## BEGIN Dataset excerpts
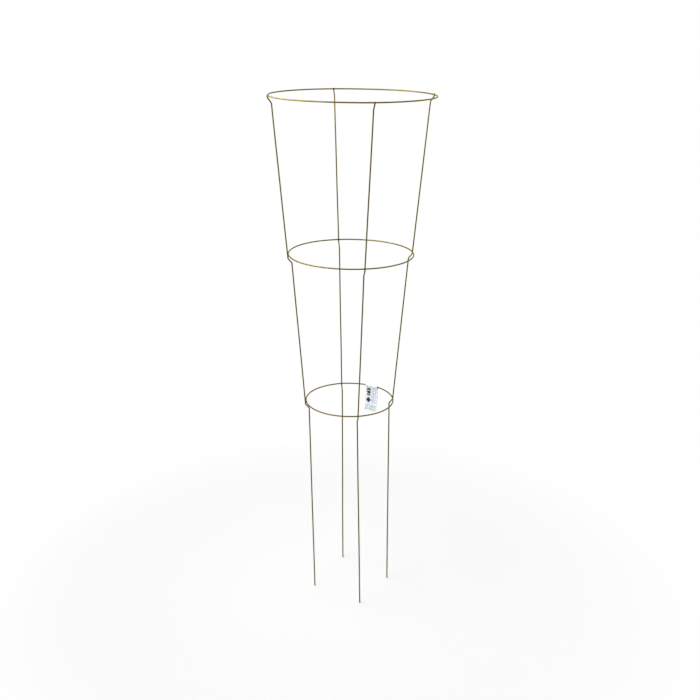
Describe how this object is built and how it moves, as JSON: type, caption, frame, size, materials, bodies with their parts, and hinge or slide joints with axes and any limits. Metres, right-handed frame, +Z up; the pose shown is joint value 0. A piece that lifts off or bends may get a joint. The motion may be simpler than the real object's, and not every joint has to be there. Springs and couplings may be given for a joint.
{
  "type": "tomato cage",
  "caption": "Tapered wire tomato cage: bent legs spot-welded round level rings, open at the top and sides, with a folded label on the lowest ring.",
  "frame": {"origin": "on the ground, under the middle of the rings", "axes": "+Z up along the cage's axis; the front leg's top end is at -Y and the right leg's at +X"},
  "size_m": [0.4216, 0.4216, 1.3715],
  "materials": {
    "zinc_wire": "yellow-passivated zinc plating, satin",
    "weld_bead": "heat-tinted, dull",
    "printed_tag": "thin printed film, semi-matte"
  },
  "bodies": {
    "cage": {"top_ring": "zinc_wire", "middle_ring": "zinc_wire", "bottom_ring": "zinc_wire", "leg_front": "zinc_wire", "leg_right": "zinc_wire", "leg_back": "zinc_wire", "leg_left": "zinc_wire", "top_ring_seam": "weld_bead", "middle_ring_seam": "weld_bead", "bottom_ring_seam": "weld_bead", "weld_top_front": "weld_bead", "weld_top_right": "weld_bead", "weld_top_back": "weld_bead", "weld_top_left": "weld_bead", "weld_middle_front": "weld_bead", "weld_middle_right": "weld_bead", "weld_middle_back": "weld_bead", "weld_middle_left": "weld_bead", "weld_bottom_front": "weld_bead", "weld_bottom_right": "weld_bead", "weld_bottom_back": "weld_bead", "weld_bottom_left": "weld_bead"},
    "tag": {"hang_tag": "printed_tag"}
  },
  "joints": [
    {"name": "tag_swing", "type": "hinge", "parent": "cage", "child": "tag", "pos_m": [0.08404, 0.08116, 0.5708], "axis": [-0.6947, 0.7193, 0], "continuous": true}
  ]
}
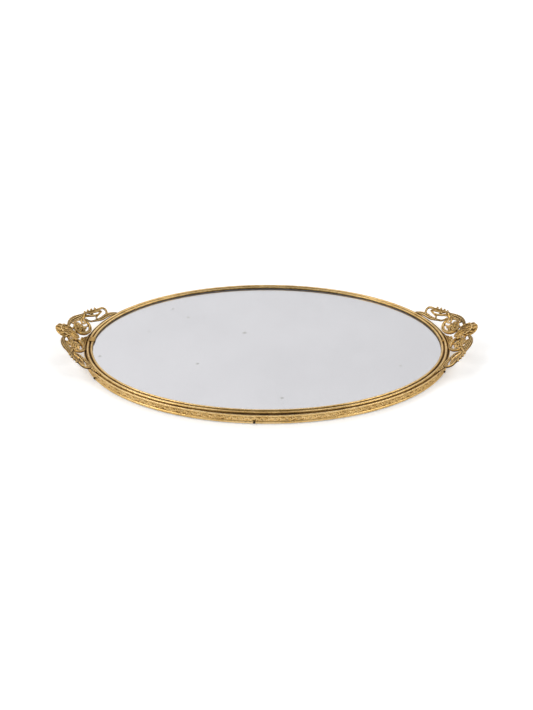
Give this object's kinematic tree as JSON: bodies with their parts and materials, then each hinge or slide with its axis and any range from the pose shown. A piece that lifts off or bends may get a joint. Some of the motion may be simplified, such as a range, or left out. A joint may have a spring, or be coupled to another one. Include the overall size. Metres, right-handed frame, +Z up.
{
  "type": "vanity tray",
  "caption": "Oval mirrored dresser tray with a double-beaded metal rim, an embossed band and openwork scroll handles that flare up at both ends.",
  "frame": {"origin": "centre of the felt underside", "axes": "+X along the long axis through the handles, +Y to the rear, +Z up out of the mirror"},
  "size_m": [0.4396, 0.2643, 0.0311],
  "materials": {
    "mirror": "silvered plate glass",
    "card": "matt",
    "board": "hardboard",
    "felt": "pressed felt",
    "gilt": "antique gold with dark recesses",
    "solder": "smooth, gilded over",
    "nail": "blackened"
  },
  "bodies": {
    "root": {"mirror_plate": "mirror", "cushion_sheet": "card", "backing_board": "board", "base_felt": "felt", "band_front": "gilt", "band_rear": "gilt", "bezel_front": "gilt", "bezel_rear": "gilt", "seam_plate_left": "solder", "seam_solder_right": "solder", "nails": "nail", "handle_left_scroll_front": "gilt", "handle_left_scroll_rear": "gilt", "handle_left_rosette_front": "gilt", "handle_left_rosette_rear": "gilt", "handle_left_bud": "gilt", "handle_left_clasp": "gilt", "handle_right_scroll_front": "gilt", "handle_right_scroll_rear": "gilt", "handle_right_rosette_front": "gilt", "handle_right_rosette_rear": "gilt", "handle_right_bud": "gilt", "handle_right_clasp": "gilt"}
  },
  "joints": []
}
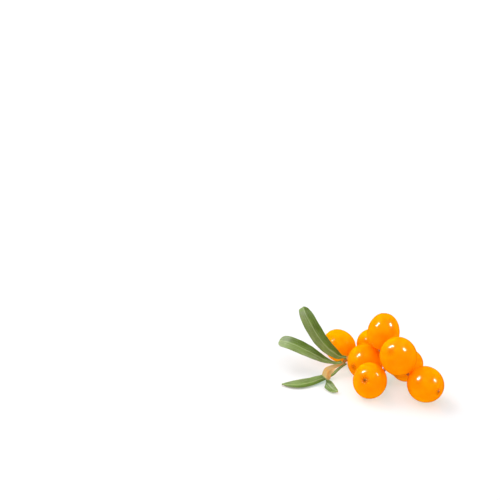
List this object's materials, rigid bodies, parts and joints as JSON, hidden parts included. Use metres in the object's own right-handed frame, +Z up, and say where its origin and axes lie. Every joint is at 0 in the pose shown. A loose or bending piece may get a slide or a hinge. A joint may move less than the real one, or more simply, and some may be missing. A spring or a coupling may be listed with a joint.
{
  "type": "sea buckthorn sprig",
  "caption": "Cut sprig of sea buckthorn lying on a table, with a cluster of round glossy orange berries on short stalks and narrow silvery-green leaves at the shoot tip.",
  "frame": {"origin": "on the table, under the middle of the whole sprig", "axes": "+X from the leaf tips to the outermost berry, +Y from the front berry to the back, +Z up from the table"},
  "size_m": [0.0426, 0.0321, 0.0187],
  "materials": {
    "berry_skin": "gloss",
    "leaf_green": "satin",
    "bark": "matte"
  },
  "bodies": {
    "root": {"twig": "bark", "berry_front": "berry_skin", "berry_outer": "berry_skin", "berry_large": "berry_skin", "berry_top": "berry_skin", "berry_middle": "berry_skin", "berry_left": "berry_skin", "berry_back": "berry_skin", "berry_low": "berry_skin", "leaf_upright": "leaf_green", "leaf_side": "leaf_green", "leaf_curled": "leaf_green", "leaf_flat": "leaf_green"}
  },
  "joints": []
}
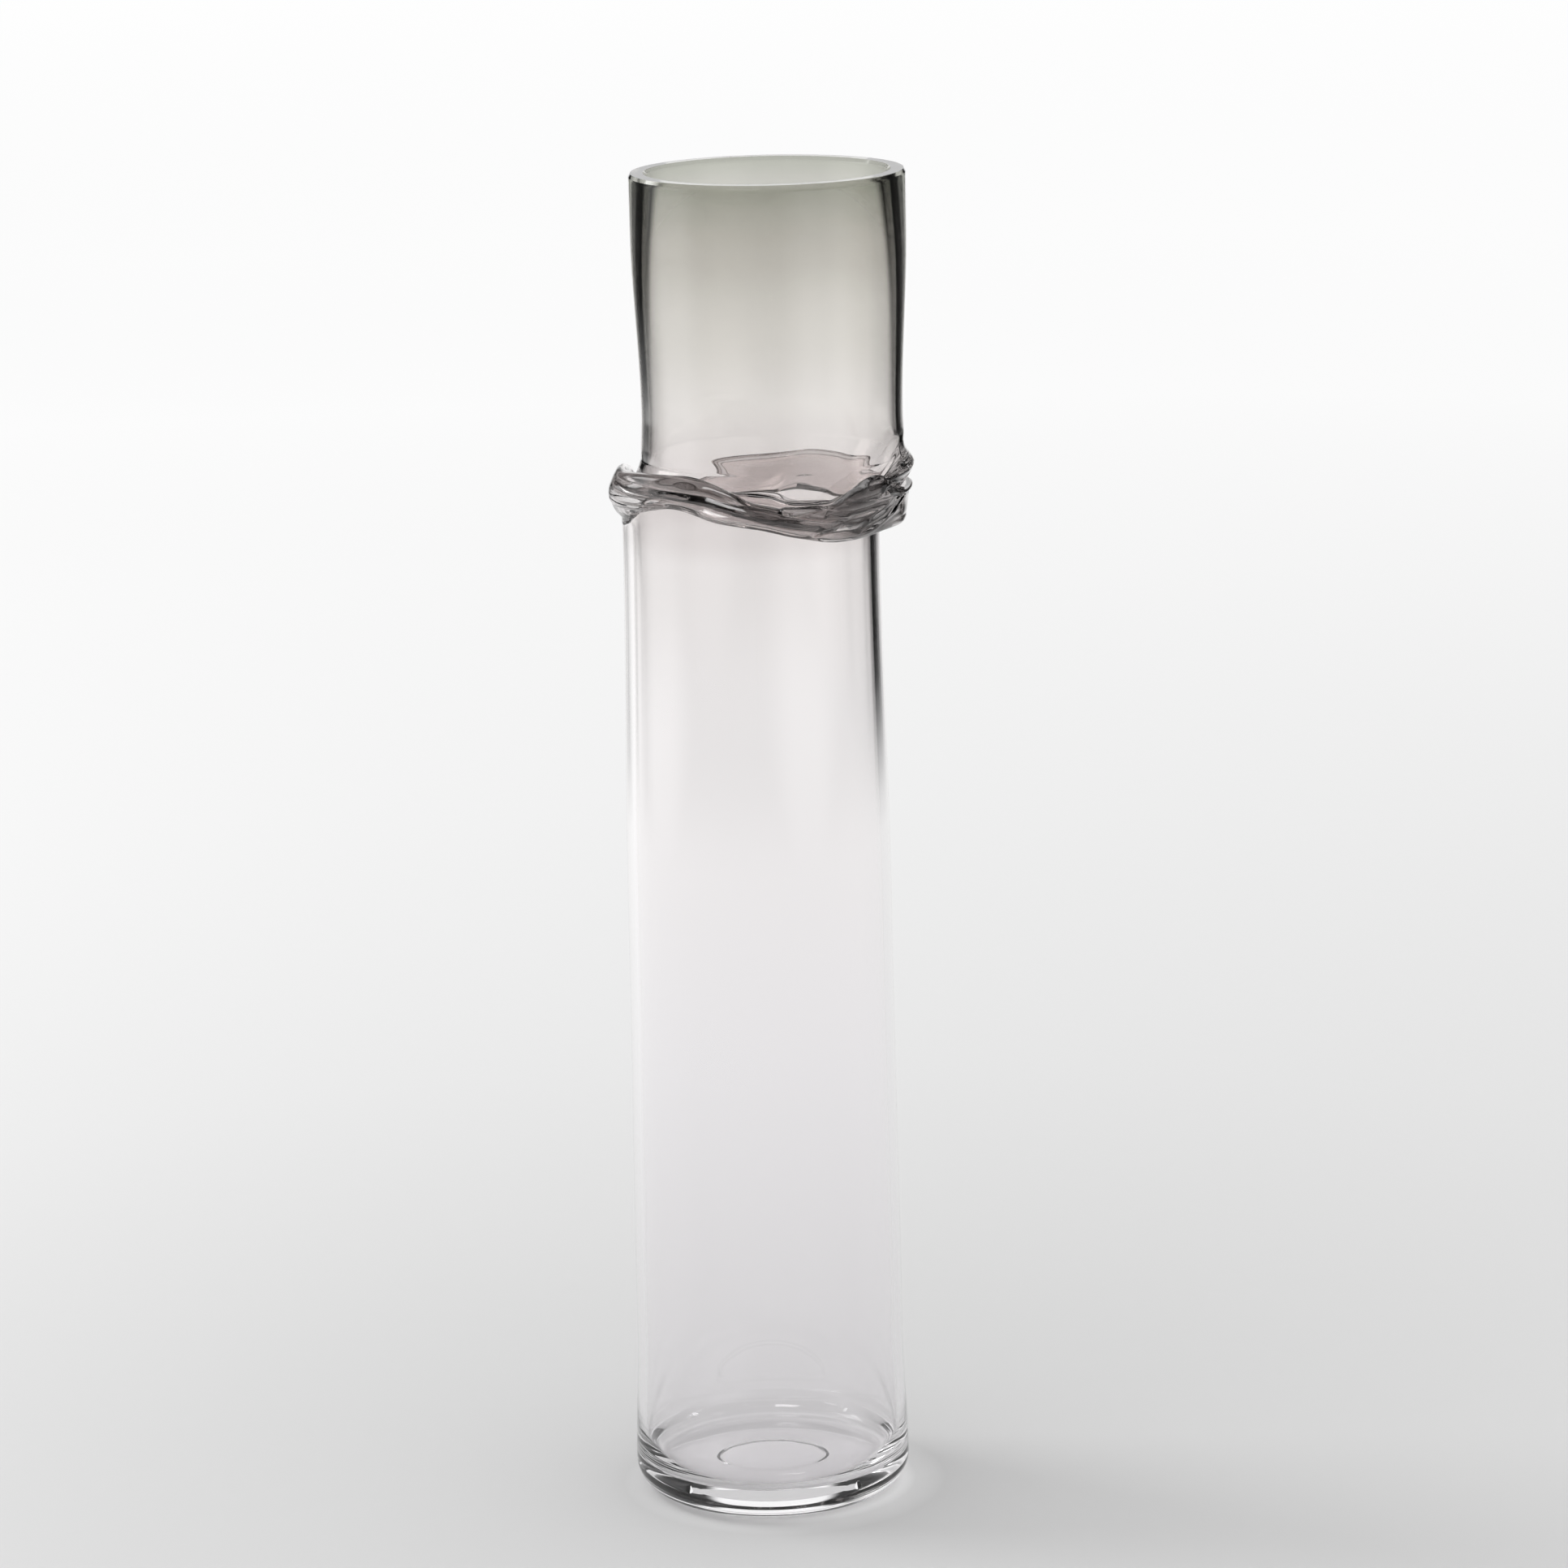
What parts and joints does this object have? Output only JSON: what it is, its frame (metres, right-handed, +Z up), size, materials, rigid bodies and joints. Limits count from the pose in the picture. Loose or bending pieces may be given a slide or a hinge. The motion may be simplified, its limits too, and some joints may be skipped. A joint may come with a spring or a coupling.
{
  "type": "glass cylinder vase",
  "caption": "Tall hand-blown clear glass cylinder vase with a smoke-tinted upper tube, a folded glass collar below the rim and a thick clear foot with a ground hollow.",
  "frame": {"origin": "on the table plane, midway between the axes of the lower and the upper tube", "axes": "+Z up along the vase; -Y is the front, where the collar's broad band lies; +X is the side towards which the upper tube steps"},
  "size_m": [0.1152, 0.1067, 0.508],
  "materials": {
    "clear_glass": "clear fire-polished glass, faintly lavender",
    "collar_glass": "folded grey-mauve glass with drawn ridges",
    "smoke_glass": "smoke-grey glass, darker towards the cut and polished rim"
  },
  "bodies": {
    "root": {"foot": "clear_glass", "lower_tube": "clear_glass", "collar_core": "collar_glass", "upper_tube": "smoke_glass", "front_upper_fold": "collar_glass", "front_lower_fold": "collar_glass", "left_loop": "collar_glass", "back_fold": "collar_glass", "back_bead": "collar_glass", "right_outer_fold": "collar_glass", "right_hook_pleat": "collar_glass", "right_upper_pleat": "collar_glass"}
  },
  "joints": []
}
## END Dataset excerpts
→ Job:
Write out the material from the first line to the last, exactly.

→ Result below:
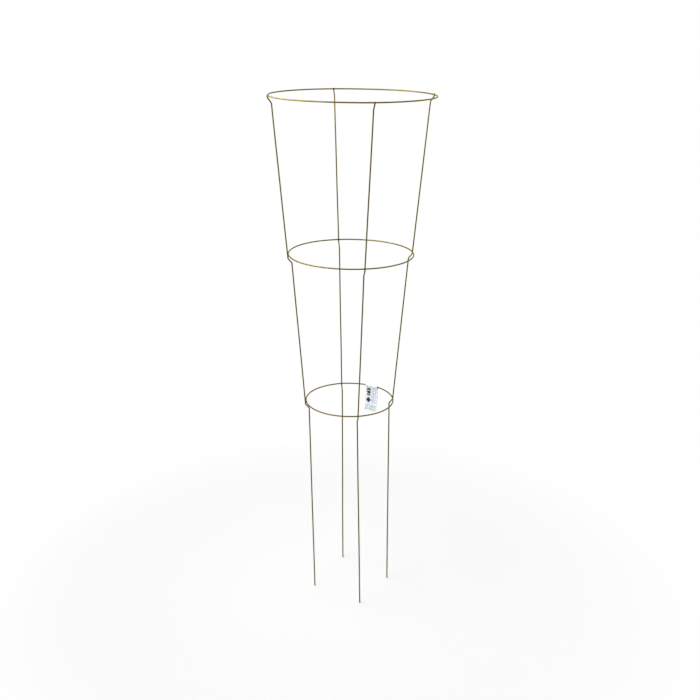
Describe how this object is built and how it moves, as JSON: type, caption, frame, size, materials, bodies with their parts, and hinge or slide joints with axes and any limits. Metres, right-handed frame, +Z up; the pose shown is joint value 0. A piece that lifts off or bends may get a joint. The motion may be simpler than the real object's, and not every joint has to be there. Springs and couplings may be given for a joint.
{
  "type": "tomato cage",
  "caption": "Tapered wire tomato cage: bent legs spot-welded round level rings, open at the top and sides, with a folded label on the lowest ring.",
  "frame": {"origin": "on the ground, under the middle of the rings", "axes": "+Z up along the cage's axis; the front leg's top end is at -Y and the right leg's at +X"},
  "size_m": [0.4216, 0.4216, 1.3715],
  "materials": {
    "zinc_wire": "yellow-passivated zinc plating, satin",
    "weld_bead": "heat-tinted, dull",
    "printed_tag": "thin printed film, semi-matte"
  },
  "bodies": {
    "cage": {"top_ring": "zinc_wire", "middle_ring": "zinc_wire", "bottom_ring": "zinc_wire", "leg_front": "zinc_wire", "leg_right": "zinc_wire", "leg_back": "zinc_wire", "leg_left": "zinc_wire", "top_ring_seam": "weld_bead", "middle_ring_seam": "weld_bead", "bottom_ring_seam": "weld_bead", "weld_top_front": "weld_bead", "weld_top_right": "weld_bead", "weld_top_back": "weld_bead", "weld_top_left": "weld_bead", "weld_middle_front": "weld_bead", "weld_middle_right": "weld_bead", "weld_middle_back": "weld_bead", "weld_middle_left": "weld_bead", "weld_bottom_front": "weld_bead", "weld_bottom_right": "weld_bead", "weld_bottom_back": "weld_bead", "weld_bottom_left": "weld_bead"},
    "tag": {"hang_tag": "printed_tag"}
  },
  "joints": [
    {"name": "tag_swing", "type": "hinge", "parent": "cage", "child": "tag", "pos_m": [0.08404, 0.08116, 0.5708], "axis": [-0.6947, 0.7193, 0], "continuous": true}
  ]
}
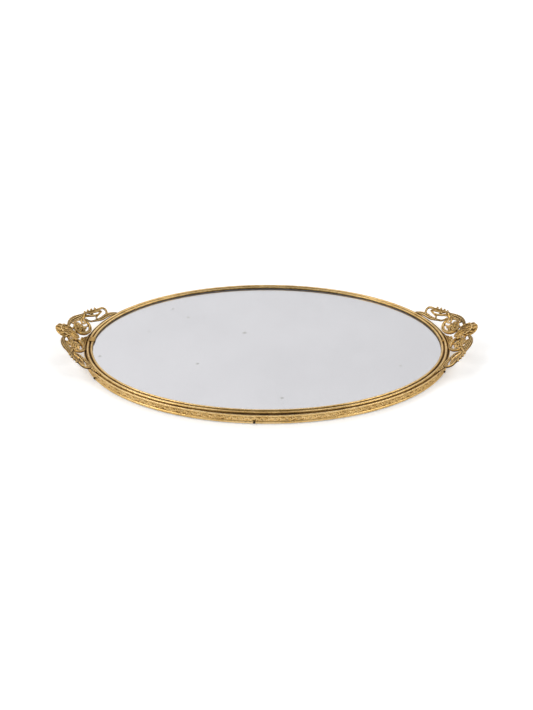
Give this object's kinematic tree as JSON: bodies with their parts and materials, then each hinge or slide with its axis and any range from the pose shown. A piece that lifts off or bends may get a joint. Some of the motion may be simplified, such as a range, or left out. A joint may have a spring, or be coupled to another one. Include the overall size. Metres, right-handed frame, +Z up.
{
  "type": "vanity tray",
  "caption": "Oval mirrored dresser tray with a double-beaded metal rim, an embossed band and openwork scroll handles that flare up at both ends.",
  "frame": {"origin": "centre of the felt underside", "axes": "+X along the long axis through the handles, +Y to the rear, +Z up out of the mirror"},
  "size_m": [0.4396, 0.2643, 0.0311],
  "materials": {
    "mirror": "silvered plate glass",
    "card": "matt",
    "board": "hardboard",
    "felt": "pressed felt",
    "gilt": "antique gold with dark recesses",
    "solder": "smooth, gilded over",
    "nail": "blackened"
  },
  "bodies": {
    "root": {"mirror_plate": "mirror", "cushion_sheet": "card", "backing_board": "board", "base_felt": "felt", "band_front": "gilt", "band_rear": "gilt", "bezel_front": "gilt", "bezel_rear": "gilt", "seam_plate_left": "solder", "seam_solder_right": "solder", "nails": "nail", "handle_left_scroll_front": "gilt", "handle_left_scroll_rear": "gilt", "handle_left_rosette_front": "gilt", "handle_left_rosette_rear": "gilt", "handle_left_bud": "gilt", "handle_left_clasp": "gilt", "handle_right_scroll_front": "gilt", "handle_right_scroll_rear": "gilt", "handle_right_rosette_front": "gilt", "handle_right_rosette_rear": "gilt", "handle_right_bud": "gilt", "handle_right_clasp": "gilt"}
  },
  "joints": []
}
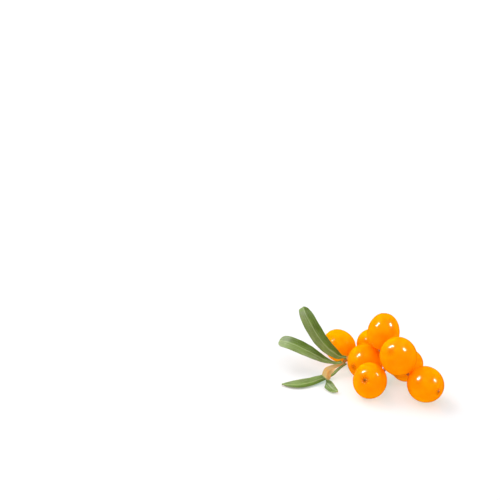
List this object's materials, rigid bodies, parts and joints as JSON, hidden parts included. Use metres in the object's own right-handed frame, +Z up, and say where its origin and axes lie. Every joint is at 0 in the pose shown. A loose or bending piece may get a slide or a hinge. A joint may move less than the real one, or more simply, and some may be missing. A spring or a coupling may be listed with a joint.
{
  "type": "sea buckthorn sprig",
  "caption": "Cut sprig of sea buckthorn lying on a table, with a cluster of round glossy orange berries on short stalks and narrow silvery-green leaves at the shoot tip.",
  "frame": {"origin": "on the table, under the middle of the whole sprig", "axes": "+X from the leaf tips to the outermost berry, +Y from the front berry to the back, +Z up from the table"},
  "size_m": [0.0426, 0.0321, 0.0187],
  "materials": {
    "berry_skin": "gloss",
    "leaf_green": "satin",
    "bark": "matte"
  },
  "bodies": {
    "root": {"twig": "bark", "berry_front": "berry_skin", "berry_outer": "berry_skin", "berry_large": "berry_skin", "berry_top": "berry_skin", "berry_middle": "berry_skin", "berry_left": "berry_skin", "berry_back": "berry_skin", "berry_low": "berry_skin", "leaf_upright": "leaf_green", "leaf_side": "leaf_green", "leaf_curled": "leaf_green", "leaf_flat": "leaf_green"}
  },
  "joints": []
}
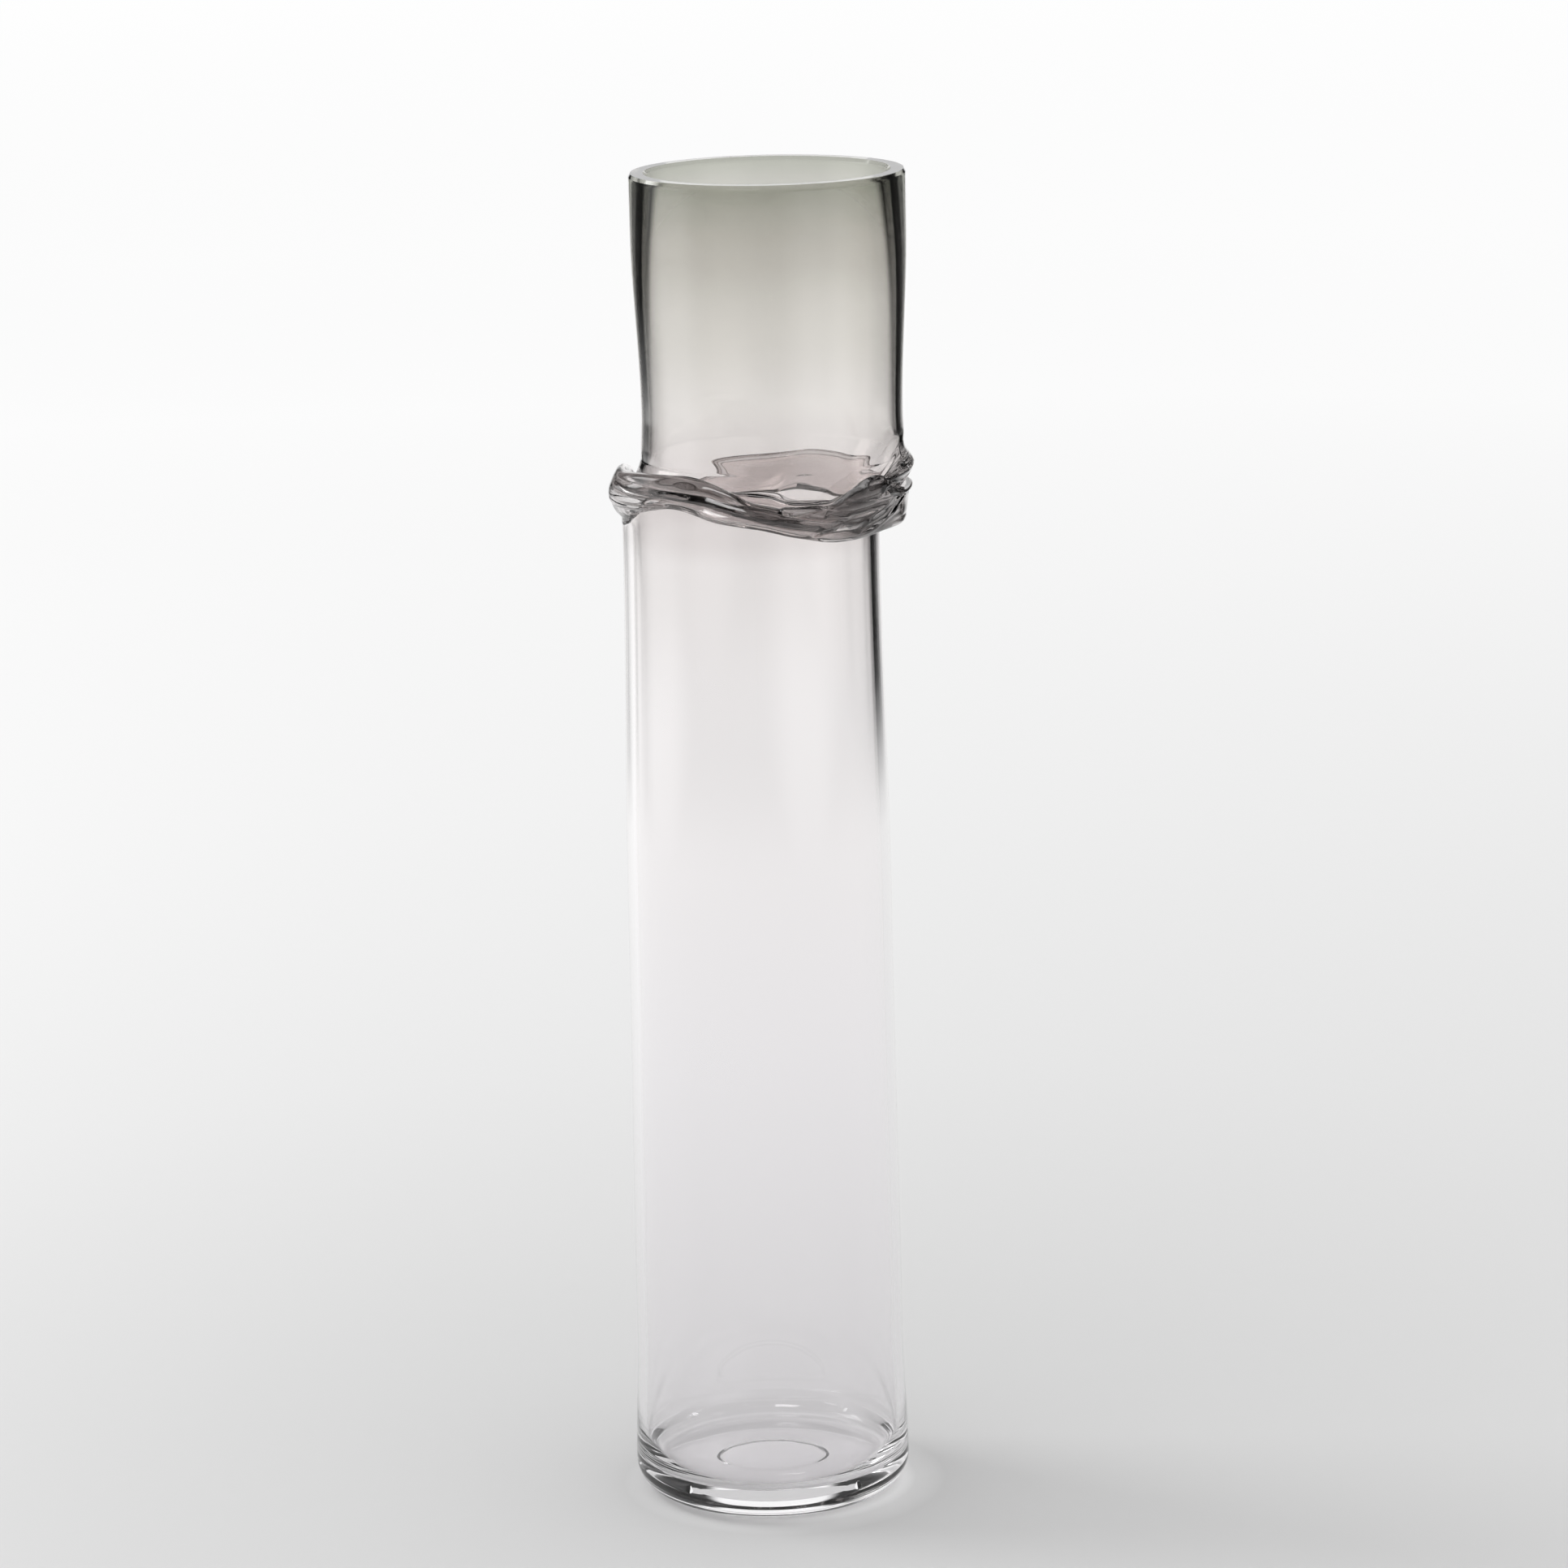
What parts and joints does this object have? Output only JSON: what it is, its frame (metres, right-handed, +Z up), size, materials, rigid bodies and joints. Limits count from the pose in the picture. Loose or bending pieces may be given a slide or a hinge. The motion may be simplified, its limits too, and some joints may be skipped. A joint may come with a spring or a coupling.
{
  "type": "glass cylinder vase",
  "caption": "Tall hand-blown clear glass cylinder vase with a smoke-tinted upper tube, a folded glass collar below the rim and a thick clear foot with a ground hollow.",
  "frame": {"origin": "on the table plane, midway between the axes of the lower and the upper tube", "axes": "+Z up along the vase; -Y is the front, where the collar's broad band lies; +X is the side towards which the upper tube steps"},
  "size_m": [0.1152, 0.1067, 0.508],
  "materials": {
    "clear_glass": "clear fire-polished glass, faintly lavender",
    "collar_glass": "folded grey-mauve glass with drawn ridges",
    "smoke_glass": "smoke-grey glass, darker towards the cut and polished rim"
  },
  "bodies": {
    "root": {"foot": "clear_glass", "lower_tube": "clear_glass", "collar_core": "collar_glass", "upper_tube": "smoke_glass", "front_upper_fold": "collar_glass", "front_lower_fold": "collar_glass", "left_loop": "collar_glass", "back_fold": "collar_glass", "back_bead": "collar_glass", "right_outer_fold": "collar_glass", "right_hook_pleat": "collar_glass", "right_upper_pleat": "collar_glass"}
  },
  "joints": []
}